I also followed the India story throught the blog link that you provided. One of the commentators who travelled to India mentioned how the rich lived with BMWs and bodyguards and just opposite their houses poor people lived in shanties in filthy conditions.

I have wondered about slums coexisting with higrise neighbourhoods in India's metros. It is so oppressive and shameful. But you know what, the rich want all these people as cheap hands in their kitchens and bedrooms, doing all their menial jobs for them. That's why they have no motivation to remove poverty from India. If there were no poor people in India, where would they get servants from?
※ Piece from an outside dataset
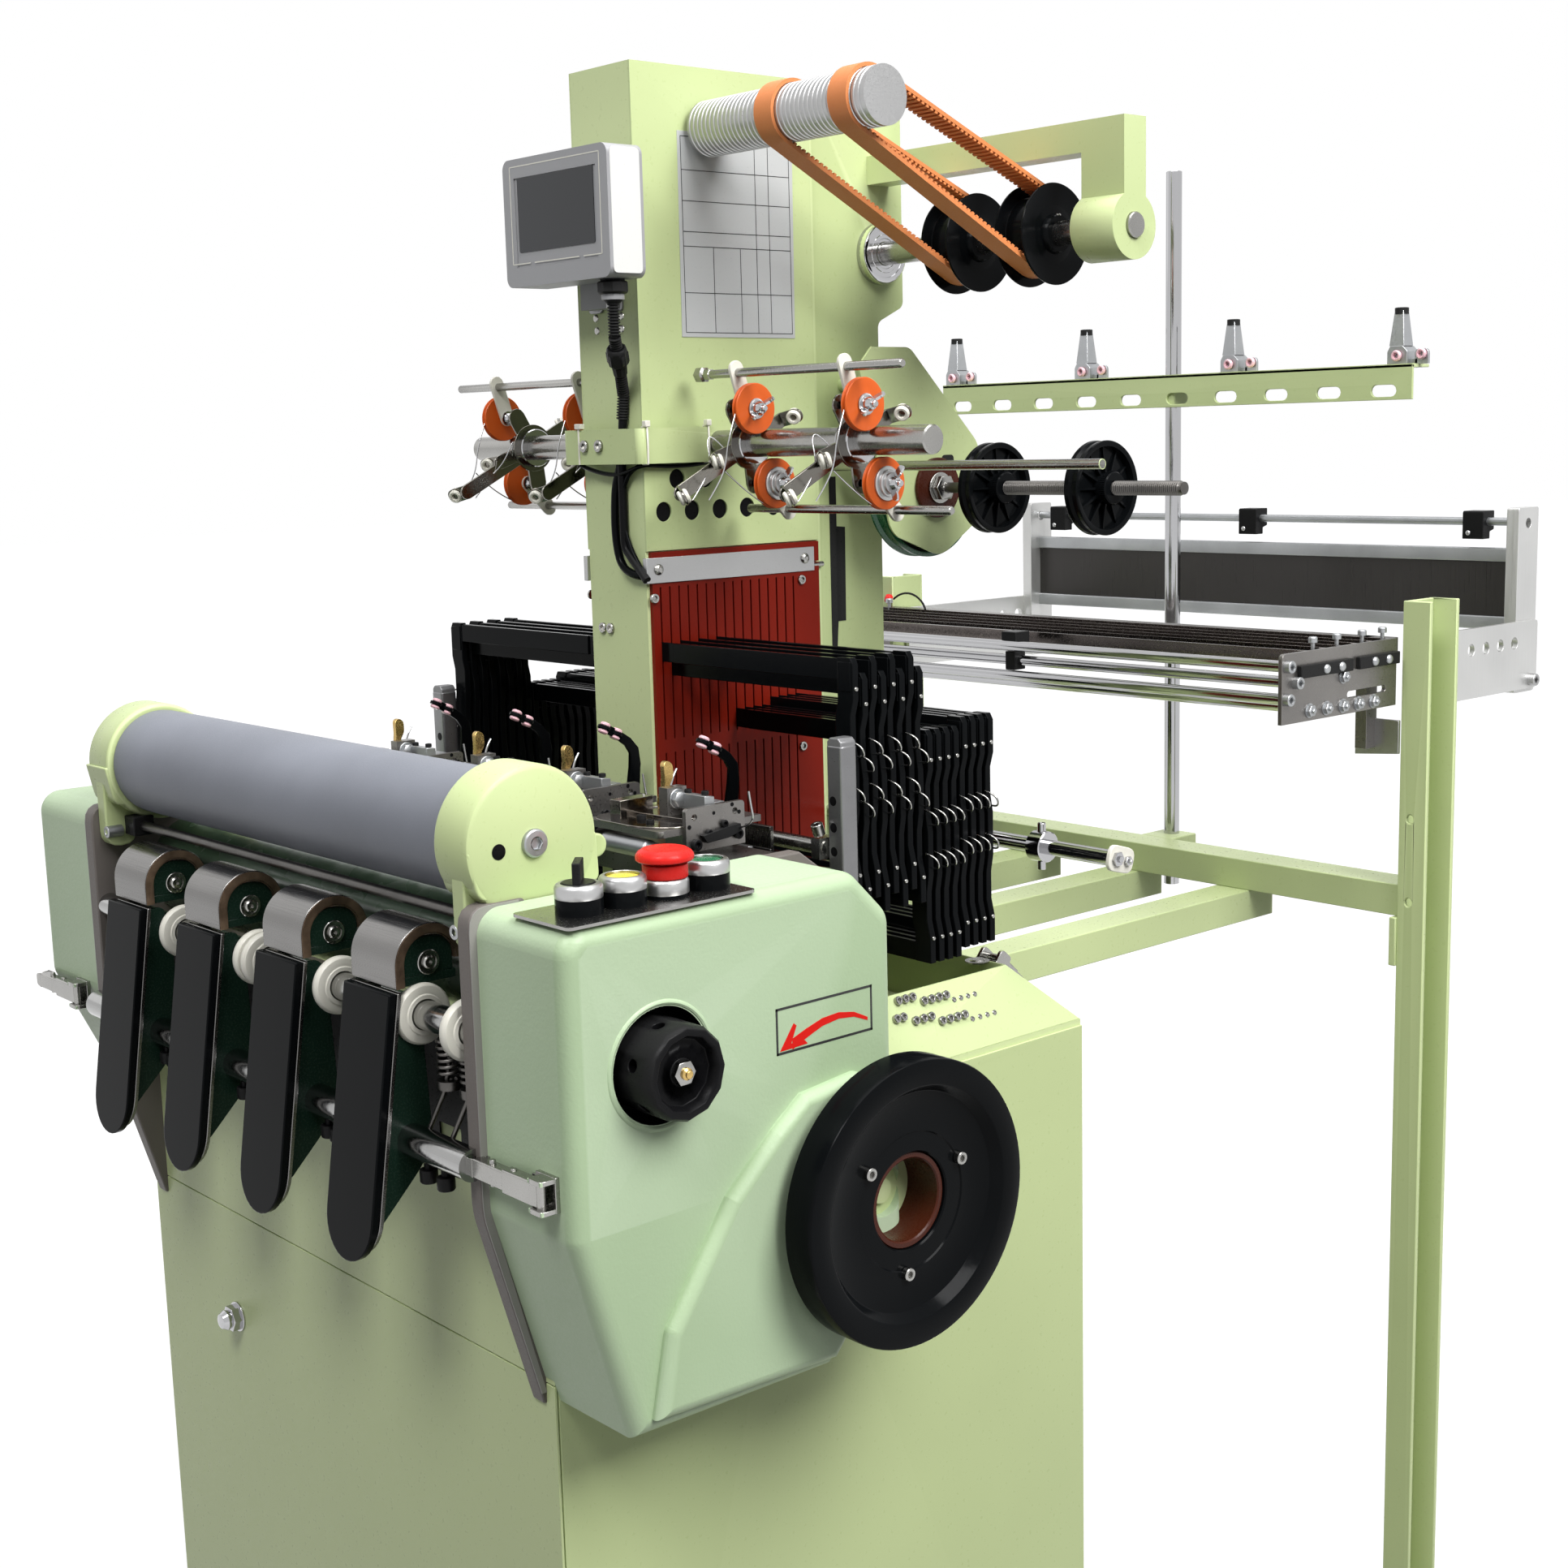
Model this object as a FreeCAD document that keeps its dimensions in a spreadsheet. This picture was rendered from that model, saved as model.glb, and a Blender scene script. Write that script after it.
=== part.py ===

And these poor sods have no choice either. Uprooted from their villages, these once marginal farmers or farm hands or illiterate or semi-literatre mill workers have no choice but to do menial jobs or work as drivers and servants for the metro rich at meagre salaries.

And the India's rich, including many NRIs, take pride in the fact that life is relatively cheap in India. One factor in this equation is the cheap servants.

But perhaps that is part of the current Indian mentality--get head at any cost. Values look good in books only. Poor human lives have no value. Exploit whatever can be exploited. Exploit your way to the top.

And the funny thing is, when they get a chance, the poor also exploit those who are slightly better off than themselves. Just think of the autowallah who will fleece you given a change. He also wants a color Tv for his kids. He will do anything to afford what is beyond his means.

The same goes for the office clerk and the babu. They all want to live beyond their salaries. Consumerist culture is driving it more and more. Expensive weddings. Foreign vacations. Lifestyle. The works. Many from poor and middle class backgrounds want to join politics or civil services to get rich quick, and collect riches for a lifetime and for generations to come. All this is happening, and happening in the name of oh, darling, this is India. If this India and you don't like it, then get out, they say. We will be like this only, they say.

The biggest failure is the failure of law and order. And money does all the talking there. So sad for a great country like India.

I wish Indians will change their ways soon--at least recognize the right from the wrong. A beginning can be made there. I have some hope but will it happen in my life time? I frankly don't know.